• [Challenge]: Your task is to copy the lines between the line containing "What OpenSCAD source" and the line containing "bolster_front_thickness = 8.4; // [7:0.1:10]", counting both of those lines, and to emit nothing more.

• [Available records]:
+-------+
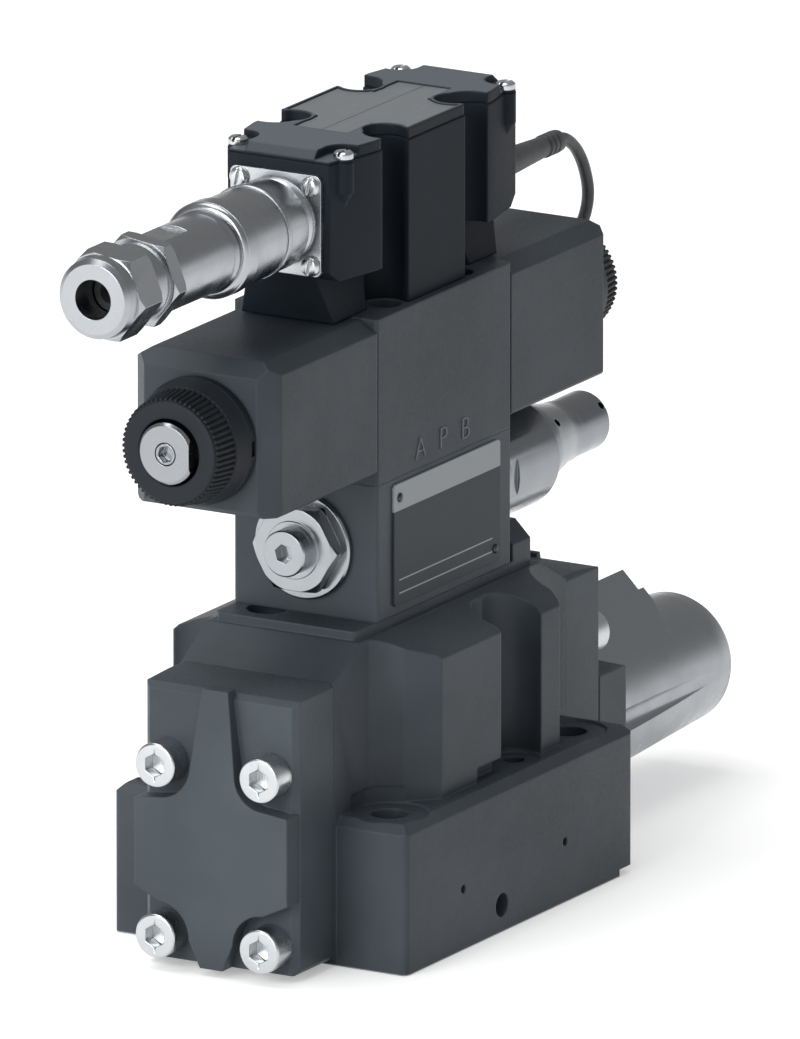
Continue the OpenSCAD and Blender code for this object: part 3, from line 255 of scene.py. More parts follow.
# extruded or moulded rubber: matt, with a faint bloom
rubberSkin = {"bloomMm": 4, "bloom": 0.3, "pale": "#4a4d50", "grainMm": 0.4, "depth": 0.01}


def rubber(name, tone, rough=0.6):
    c = rubberSkin
    material, tree, shader, place = newMaterial(name, {"Roughness": rough, "IOR": 1.5, "Sheen Weight": 0.15,
                                                       "Sheen Roughness": 0.5})
    color = drifting(tree, noise(tree, place, c["bloomMm"], 3), tone, c["pale"], c["bloom"])
    tree.links.new(color, shader.inputs["Base Color"])
    addBump(tree, shader, noise(tree, place, c["grainMm"], 2), c["depth"], strength=0.6)
    return material


# etched and lacquered aluminium foil, brushed along the valve, with one printed centre line
foilSkin = {"dark": "#74797d", "light": "#7f8488", "line": "#3b3f43", "lineHalf": 0.18, "streakMm": 0.3,
            "stretch": 0.03, "depth": 0.004}


def labelFoil(name, c):
    material, tree, shader, place = newMaterial(name, {"Metallic": 0.35, "Roughness": 0.42})
    brushed = addNode(tree, "ShaderNodeMapping", {"Vector": place, "Scale": (1, c["stretch"], 1)})
    streak = noise(tree, brushed.outputs["Vector"], c["streakMm"], 2)
    across = addNode(tree, "ShaderNodeSeparateXYZ", {"Vector": place}).outputs["X"]
    line = maths(tree, "LESS_THAN", maths(tree, "ABSOLUTE", across), c["lineHalf"] * mm)
    color = drifting(tree, streak, c["dark"], c["light"], 1)
    tree.links.new(blend(tree, line, color, hexColor(c["line"])), shader.inputs["Base Color"])
    addBump(tree, shader, streak, c["depth"], strength=0.5)
    return material


# painted steel plate with a bare, brushed writing field and two ruled lines
def namePlateFinish(name, plate):
    material, tree, shader, place = newMaterial(name, {"Roughness": 0.48, "Specular IOR Level": 0.2})
    split = addNode(tree, "ShaderNodeSeparateXYZ", {"Vector": place})
    height = split.outputs["Z"]
    along = split.outputs["Y"]

    def band(value, low, high):
        return maths(tree, "MULTIPLY", maths(tree, "GREATER_THAN", value, low * mm),
                     maths(tree, "LESS_THAN", value, high * mm))

    grain = noise(tree, place, plate["grainMm"], 3)
    color = drifting(tree, grain, plate["paint"], plate["thin"], 0.3)
    field = maths(tree, "GREATER_THAN", height, plate["stripFrom"] * mm)
    color = blend(tree, field, color, hexColor(plate["strip"]))
    for low in plate["ruled"]:
        ruled = maths(tree, "MULTIPLY", band(height, low, low + plate["ruledWidth"]),
                      band(along, *plate["ruledEnds"]))
        color = blend(tree, ruled, color, hexColor(plate["strip"]))
    tree.links.new(color, shader.inputs["Base Color"])
    addBump(tree, shader, grain, plate["grainDepth"], strength=0.5)
    return material


plugAxisZ, pilotAxisZ, plateAxisZ, mainAxisZ = 212.6, 158.7, 114.25, 31.5
paint = {
    "mainCast": castPaint("cast_main", "#383e44", "#535a61", bareBelow=0.3),
    "capCast": castPaint("cast_cap", "#3e454b", "#5b6369"),
    "plateCast": castPaint("cast_plate", "#3a4046", "#555d63", grainMm=0.7),
    "pilotCast": castPaint("cast_pilot", "#343a40", "#4f565c", grainMm=0.8),
    # the port letters are painted lighter than the casting around them: a painted highlight on the raised
    # letters
    "letters": castPaint("cast_letters_painted_highlight", "#6a7177", "#7b8288", grainMm=0.5),
}
metal = {
    "screw": plainMetal("zinc_screw", "#cdd0d2", 0.24),
    "plug": turnedMetal("nickel_plug", "#adb0b4", plugAxisZ, 0.24),
    "socket": plainMetal("nickel_socket", "#bcbfc2", 0.26, 0.3),
    "tube": turnedMetal("zinc_tube", "#9a9da1", pilotAxisZ, 0.22),
    "hexPlug": turnedMetal("zinc_hex_plug", "#a6aaae", plateAxisZ, 0.2),
    "cartridge": turnedMetal("steel_cartridge", "#909498", plateAxisZ, 0.2),
    "sensor": turnedMetal("steel_sensor", "#a3a7ab", mainAxisZ, 0.3, lineMm=0.35),
    "spool": turnedMetal("ground_spool", "#c3c6c8", mainAxisZ, 0.16, lineMm=0.15, depth=0.002),
    "spring": plainMetal("spring_wire", "#8f9396", 0.35),
    "black": plainMetal("black_oxide", "#3c3f43", 0.38),
    "copper": plainMetal("copper_wire", "#b06a3c", 0.35),
    "gold": plainMetal("gold_contact", "#cfa957", 0.25),
}
plastic = {
    "nut": mouldedPlastic("nut_polyamide", "#1c2025", "#2e343a", 0.5, gloss=0.2),
    "case": mouldedPlastic("case_plastic", "#191f26", "#262e37", 0.55, gloss=0.12, edgeMm=0.9),
    # the cover's upward faces are painted lighter: a painted top light
    "cover": mouldedPlastic("cover_plastic", "#191f26", "#262e37", 0.5, gloss=0.14, edgeMm=1.2,
                            paintedTopLight="#565d63"),
    "board": mouldedPlastic("board_laminate", "#2c6b45", "#3a7a55", 0.4),
    "cable": rubber("cable_jacket", "#24282a", 0.45),
    "boot": rubber("boot_rubber", "#22262a", 0.5),
    "seal": rubber("seal_rubber", "#1a1b1d"),
}
foil = labelFoil("label_foil", foilSkin)
print("stage: materials")


# sensor cable between the electronics and the position sensor
sensorCable = {"diameter": 3.6, "steps": 6, "route": [
    (0, 105.6, 200.5), (0, 109.2, 200.3), (0, 115, 196.9), (0, 119.5, 191.7), (0, 122.3, 186),
    (0, 123.3, 181.2), (-0.3, 122.9, 176.6), (-1.4, 121.8, 171.6), (-4.2, 120.8, 164), (-8.5, 120, 155),
    (-14, 119.4, 144.5), (-20, 119.2, 133), (-26, 119.2, 121), (-31.5, 119.2, 109.5), (-36.4, 119.6, 98.5),
    (-39.6, 120.8, 88.5), (-40.6, 122.8, 80), (-39.4, 125.2, 73), (-36.3, 127, 67.9), (-33, 127.8, 64.5),
    (-30.75, 128, 62.25)]}


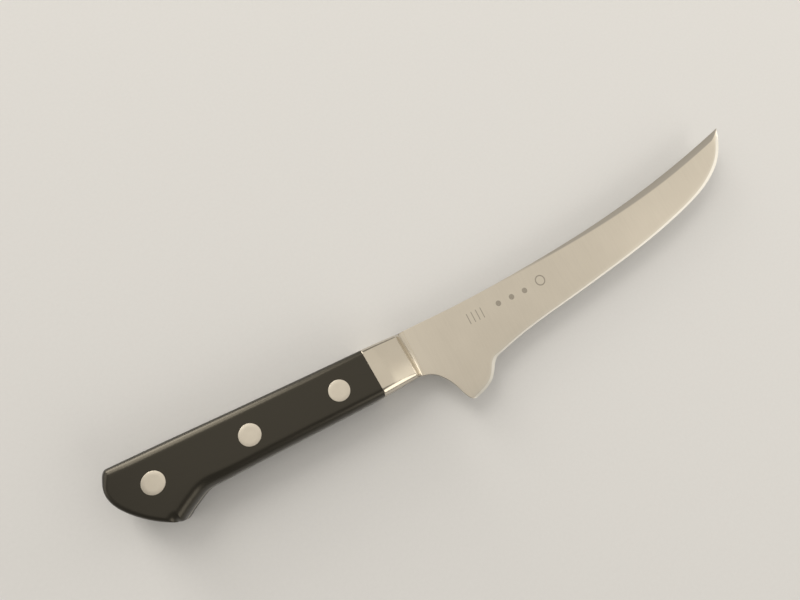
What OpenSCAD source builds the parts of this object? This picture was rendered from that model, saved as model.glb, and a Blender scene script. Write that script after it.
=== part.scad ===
// Boning knife with a three-layer blade, a full tang, a welded bolster and two riveted scales.
// +X runs from the butt to the point, +Y points to the spine, +Z stands square to the blade.
// The origin is on the outer flat of the left scale, on the axis of the middle rivet.

/* [Blade] */
// Reach of the blade's point from the middle rivet
tip_x = 231; // [226:0.5:240]
// Height of the point above the line of the rivets
tip_y = 30.2; // [27:0.1:33]
// Place of the lowest point of the heel along the knife
heel_x = 76; // [75:0.5:78]
// Depth of the heel below the line of the rivets
heel_depth = 23.8; // [22:0.1:26]
// Thickness of the steel in the tang and at the root of the blade
root_thickness = 1.8; // [1.4:0.1:2.4]
// Thickness of the spine close to the point
tip_thickness = 1; // [0.8:0.1:1.2]
// Thickness of the hard middle layer that carries the edge
core_thickness = 0.6; // [0.5:0.05:0.7]
// Thickness left at the shoulder of the edge bevel
shoulder_thickness = 0.34; // [0.2:0.02:0.4]
// Width of the edge bevel on each side
bevel_width = 0.9; // [0.5:0.1:1.2]
// Width of the flat strip along the spine, at the point
strip_width = 2.7; // [1:0.1:3.5]

/* [Bolster] */
// Middle of the joint between the bolster and the scales
joint_x = 45.5; // [44:0.1:46]
// How far the joint leans towards the point at the belly
joint_lean = 1; // [0:0.1:1.5]
// Front edge of the bolster, where the cove starts
bolster_front_x = 60; // [59.5:0.1:60.5]
// Thickness of the bolster at its front edge
bolster_front_thickness = 8.4; // [7:0.1:10]

/* [Handle] */
// Thickness over both scales
handle_thickness = 17; // [15:0.5:19]
// Reach of the butt behind the middle rivet
butt_reach = 46.8; // [45:0.1:49]
// Height of the spine above the rivets at the butt
butt_height = 10.8; // [10:0.1:12]
// Depth of the hooked tail at the butt, below the rivets
tail_depth = 15; // [14:0.1:17]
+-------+
• [Correct result]:
What OpenSCAD source builds the parts of this object? This picture was rendered from that model, saved as model.glb, and a Blender scene script. Write that script after it.
=== part.scad ===
// Boning knife with a three-layer blade, a full tang, a welded bolster and two riveted scales.
// +X runs from the butt to the point, +Y points to the spine, +Z stands square to the blade.
// The origin is on the outer flat of the left scale, on the axis of the middle rivet.

/* [Blade] */
// Reach of the blade's point from the middle rivet
tip_x = 231; // [226:0.5:240]
// Height of the point above the line of the rivets
tip_y = 30.2; // [27:0.1:33]
// Place of the lowest point of the heel along the knife
heel_x = 76; // [75:0.5:78]
// Depth of the heel below the line of the rivets
heel_depth = 23.8; // [22:0.1:26]
// Thickness of the steel in the tang and at the root of the blade
root_thickness = 1.8; // [1.4:0.1:2.4]
// Thickness of the spine close to the point
tip_thickness = 1; // [0.8:0.1:1.2]
// Thickness of the hard middle layer that carries the edge
core_thickness = 0.6; // [0.5:0.05:0.7]
// Thickness left at the shoulder of the edge bevel
shoulder_thickness = 0.34; // [0.2:0.02:0.4]
// Width of the edge bevel on each side
bevel_width = 0.9; // [0.5:0.1:1.2]
// Width of the flat strip along the spine, at the point
strip_width = 2.7; // [1:0.1:3.5]

/* [Bolster] */
// Middle of the joint between the bolster and the scales
joint_x = 45.5; // [44:0.1:46]
// How far the joint leans towards the point at the belly
joint_lean = 1; // [0:0.1:1.5]
// Front edge of the bolster, where the cove starts
bolster_front_x = 60; // [59.5:0.1:60.5]
// Thickness of the bolster at its front edge
bolster_front_thickness = 8.4; // [7:0.1:10]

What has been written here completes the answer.